Energy companies lead innovation, the more profit they make now, the more they're allowed to exploit resources locally, the better for the global environment as a whole both in terms of how the resources are gathered, and reducing the amount of resources consumed in moving these goods vast distances.

If you believe that climate change is an existential threat on a global scale, then getting as much energy from every domestically available source ought to be your goal.

John Althouse Cohen said...

Romney doesn't say he is deferring to scientific consensus--he just says he doesn't know.
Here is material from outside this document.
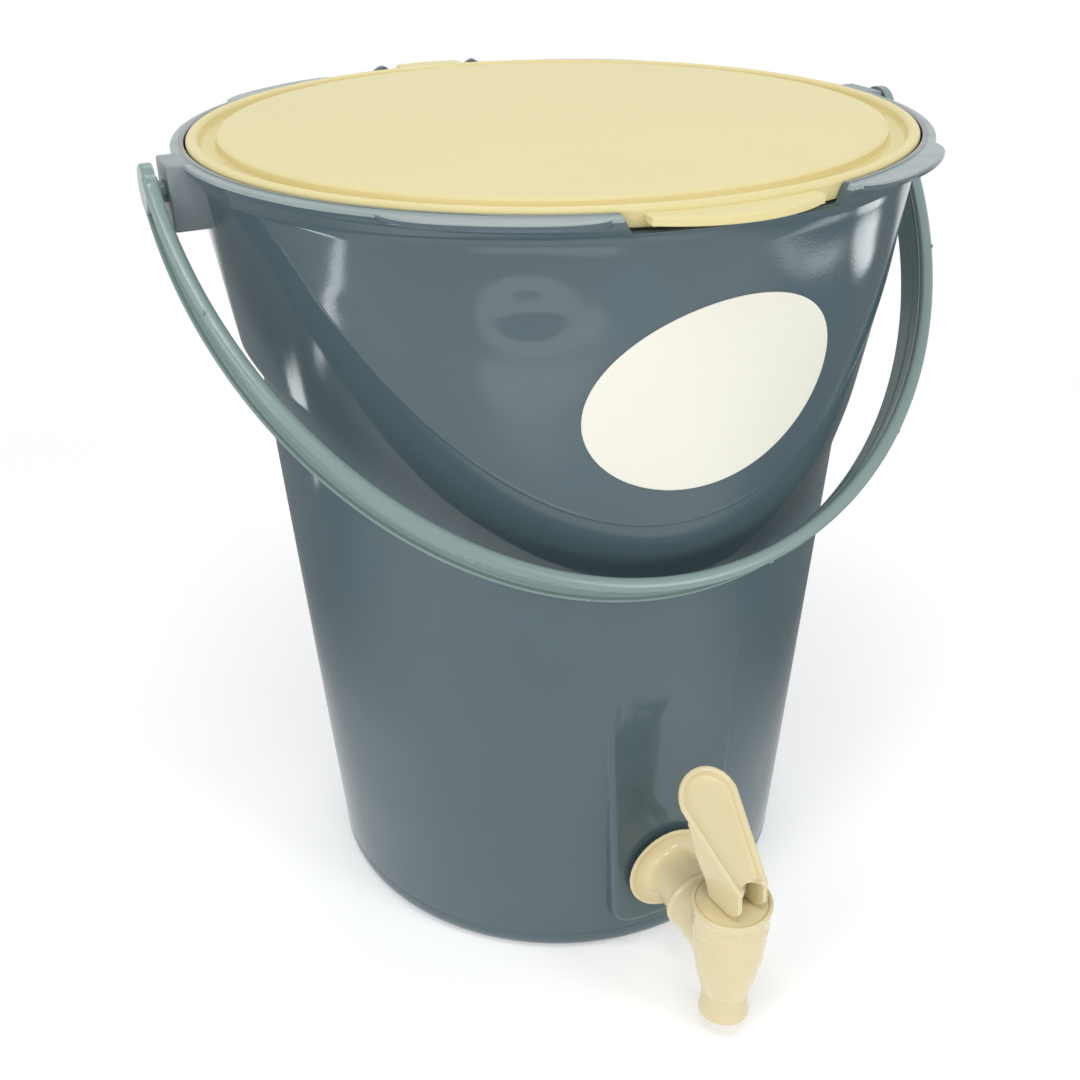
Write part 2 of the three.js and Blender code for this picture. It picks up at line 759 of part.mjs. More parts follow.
// Side view of a cheek as [backwards, up] from the pin. Its foot is flat when the lever is closed, and
// its nose is a cam that lifts the pin at a steady rate as the lever turns.
function cheekProfile() {
  const rate = lever.lift / rad(lever.throwAngle);
  const rest = lever.pinHeight - bonnetTop - touchGap;
  const cam = [];
  for (let i = 0; i <= lever.camSteps; i += 1) {
    const turn = (rad(lever.throwAngle) * i) / lever.camSteps;
    const reach = rest + rate * turn;
    const back = -reach * Math.sin(turn) - rate * Math.cos(turn);
    const up = rate * Math.sin(turn) - reach * Math.cos(turn);
    cam.push([back, up]);
  }
  const onPaddle = (along, out) => {
    const point = new THREE.Vector3(0, along, out).applyMatrix4(paddleLean);
    return [point.y, point.z];
  };
  const flankEnd = lever.plateLength * lever.flankEndShare;
  const under = lever.plateFace - lever.plateThick;
  const paddle = [onPaddle(flankEnd, under), onPaddle(flankEnd, lever.plateFace), onPaddle(lever.plateStart, lever.plateFace)];
  return [[lever.cheekBack, -rest], ...paddle, ...cam.reverse()];
}

function leverSolid() {
  const plateFoot = lever.plateFace - lever.plateThick;
  const plate = slab(paddleOutline(0, lever.plateStart, lever.archRise), lever.plateThick, plateFoot);
  const trayFoot = lever.plateFace - lever.trayDepth;
  const tray = slab(paddleOutline(lever.trayEdge, lever.trayStart, 0), lever.trayDepth + overrun, trayFoot);
  for (const flat of [plate, tray]) flat.applyMatrix4(paddleLean);
  const parts = [atPin(plate)];
  for (const side of [1, -1]) {
    const cheek = slab(polygon(cheekProfile()), lever.cheekThick, 0);
    cheek.applyMatrix4(new THREE.Matrix4().set(0, 0, 1, 0, 1, 0, 0, 0, 0, 1, 0, 0, 0, 0, 0, 1));
    cheek.translate(side > 0 ? lever.cheekInner : -lever.cheekInner - lever.cheekThick, 0, 0);
    parts.push(atPin(cheek));
  }
  return joined(parts).subtract(atPin(tray)).subtract(pinHole());
}

function labelSolid() {
  const top = [[bucket.topRadius - bucket.wall, bucket.rimHeight - rim.seatDepth]];
  const shell = skinSolid(touchGap + label.thick, 0, 0, top).subtract(skinSolid(touchGap, 0, 0, top));
  const oval = new THREE.Shape();
  oval.absellipse(0, 0, label.halfWidth, label.halfHeight, 0, 2 * Math.PI, false, 0);
  const prism = slab(new THREE.Shape(oval.getPoints(label.round)), 2 * label.depth, bucket.topRadius - label.depth);
  prism.rotateZ(rad(label.tiltAngle));
  prism.rotateX(Math.PI / 2);
  prism.translate(label.centreX, 0, bucket.rimHeight - label.centreDrop);
  return shell.intersect(solid(prism));
}

// Finishes
const finish = (color, roughness) => new THREE.MeshStandardMaterial({ color, roughness, metalness: 0 });
const slate = () => finish(0x5f6c75, 0.25);
const sage = () => finish(0x8ea29f, 0.4);
const cream = () => finish(0xe8dfb4, 0.35);
const softSeal = () => finish(0x2f3132, 0.8);
const silicone = () => finish(0xe9e9e6, 0.6);
const paper = () => finish(0xe6e4da, 0.5);

const wormery = new THREE.Group();

function place(name, body, material, at) {
  const mesh = new THREE.Mesh(geometryOf(body), material);
  mesh.name = name;
  if (at) {
    mesh.position.copy(at.position);
    mesh.rotation.copy(at.rotation);
  }
  wormery.add(mesh);
}

const handlePlace = {
  position: new THREE.Vector3(0, 0, handle.pivotHeight),
  rotation: new THREE.Euler(Math.PI / 2 - rad(handle.leanAngle), 0, 0),
};

place('bucket', bucketSolid(), slate());
place('lid', lidSolid(), cream());
place('lid_seal', sealSolid(), softSeal());
place('handle', handleSolid(), sage(), handlePlace);
place('strainer', strainerSolid(), slate());
place('tap_body', tapBodySolid(), cream());
place('tap_bonnet', bonnetSolid(), cream());
place('tap_bonnet_seal', bonnetSealSolid(), silicone());
place('tap_stem', stemSolid(), silicone());
place('tap_plug', plugSolid(), silicone());
place('tap_lever', leverSolid(), cream());
place('tap_lever_pin', pinSolid(), cream());
place('tap_outer_washer', washerSolid(pad.face + touchGap, washerFace), softSeal());
place('tap_inner_washer', washerSolid(innerWasherFace, innerWall - touchGap), softSeal());
place('tap_nut', nutSolid(), cream());
place('label', labelSolid(), paper());

export default wormery;
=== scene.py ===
"""A kitchen compost bucket with a lid, a bail handle and a drain tap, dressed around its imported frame.

Every piece is drawn in millimetres in the frame's own axes, and brought to metres when it is finished.
"""

import logging
import math
from collections.abc import Callable, Sequence
from dataclasses import dataclass, field
from enum import Enum

import bmesh
import bpy
import numpy as np
from mathutils import Matrix, Vector


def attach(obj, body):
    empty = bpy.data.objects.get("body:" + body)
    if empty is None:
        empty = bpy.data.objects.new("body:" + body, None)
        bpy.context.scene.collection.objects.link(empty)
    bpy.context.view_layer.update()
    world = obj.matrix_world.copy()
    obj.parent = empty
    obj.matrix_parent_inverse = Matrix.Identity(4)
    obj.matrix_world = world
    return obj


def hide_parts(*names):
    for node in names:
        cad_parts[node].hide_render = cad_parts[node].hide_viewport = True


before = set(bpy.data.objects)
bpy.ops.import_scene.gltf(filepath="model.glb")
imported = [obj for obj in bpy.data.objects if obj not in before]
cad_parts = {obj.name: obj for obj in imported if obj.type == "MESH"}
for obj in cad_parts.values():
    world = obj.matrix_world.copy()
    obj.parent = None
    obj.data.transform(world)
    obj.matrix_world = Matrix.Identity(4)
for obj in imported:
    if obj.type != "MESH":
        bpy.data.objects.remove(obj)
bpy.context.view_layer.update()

log = logging.getLogger("compost_bucket")

MM = 0.001
WELD_GAP = 0.002
Object = bpy.types.Object
Pair = tuple[float, float]
Point = tuple[float, float, float]
Profile = Sequence[Pair]
Rows = list[tuple[np.ndarray, np.ndarray]]
Place = Callable[[np.ndarray, np.ndarray], np.ndarray]


class Cut(Enum):
    """How one solid changes another."""

    JOIN = "UNION"
    REMOVE = "DIFFERENCE"


class Slot(Enum):
    """Finishes that the record names."""

    BUCKET = "slate_plastic"
    HANDLE = "sage_plastic"
    LID = "cream_plastic"
    TAP = "tap_plastic"
    LABEL = "label_film"


# Modelling by hand


def select_only(obj: Object) -> None:
    """Makes an object the only one selected.

    Args:
        obj: The object that the next operators act on.
    """
    if bpy.context.object and bpy.context.object.mode != "OBJECT":
        bpy.ops.object.mode_set(mode="OBJECT")
    bpy.ops.object.select_all(action="DESELECT")
    obj.select_set(True)
    bpy.context.view_layer.objects.active = obj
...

He didn't used the words "deferring to scientific consensus," but that seems to be the clear thrust of most of his comments on the issue. Krugman seized on his "I don't know" language as if it represented Romney turning his back on "science."

chickelit said...

Well before Richard Feymann wrote about uncertainty, Sigmund Freud wrote to a friend:

Mediocre spirits demand of science the kind of certainty which it cannot give, a sort of religious satisfaction. Only the real, rare, true scientific minds can endure doubt, which is attached to all our knowledge.

chickelit said...

Ooops! Feynman not "Feymann" (lol!)

jimspice said...

Got to have. My. O-range juice!

Anonymous said...

John, you need more explicit ellipses in your quote. It looks contiguous, but it's not. I almost pasted it in as is, at another blog, and I would have been embarrassed.

Ann Althouse said...

@chickenlittle I'll see your Freud and raise you a Keats.

Ann Althouse said...

"more explicit ellipses"

You mean like the asterisks they use instead of dot-dot-dot in law school casebooks?

John Althouse Cohen said...

John, you need more explicit ellipses in your quote.

Where?

KBK said...

Romney should just say, "Sure, it's getting warmer. We are, after all, still coming out of both the last glaciation and the Little Ice Age which dates back to the Middle Ages."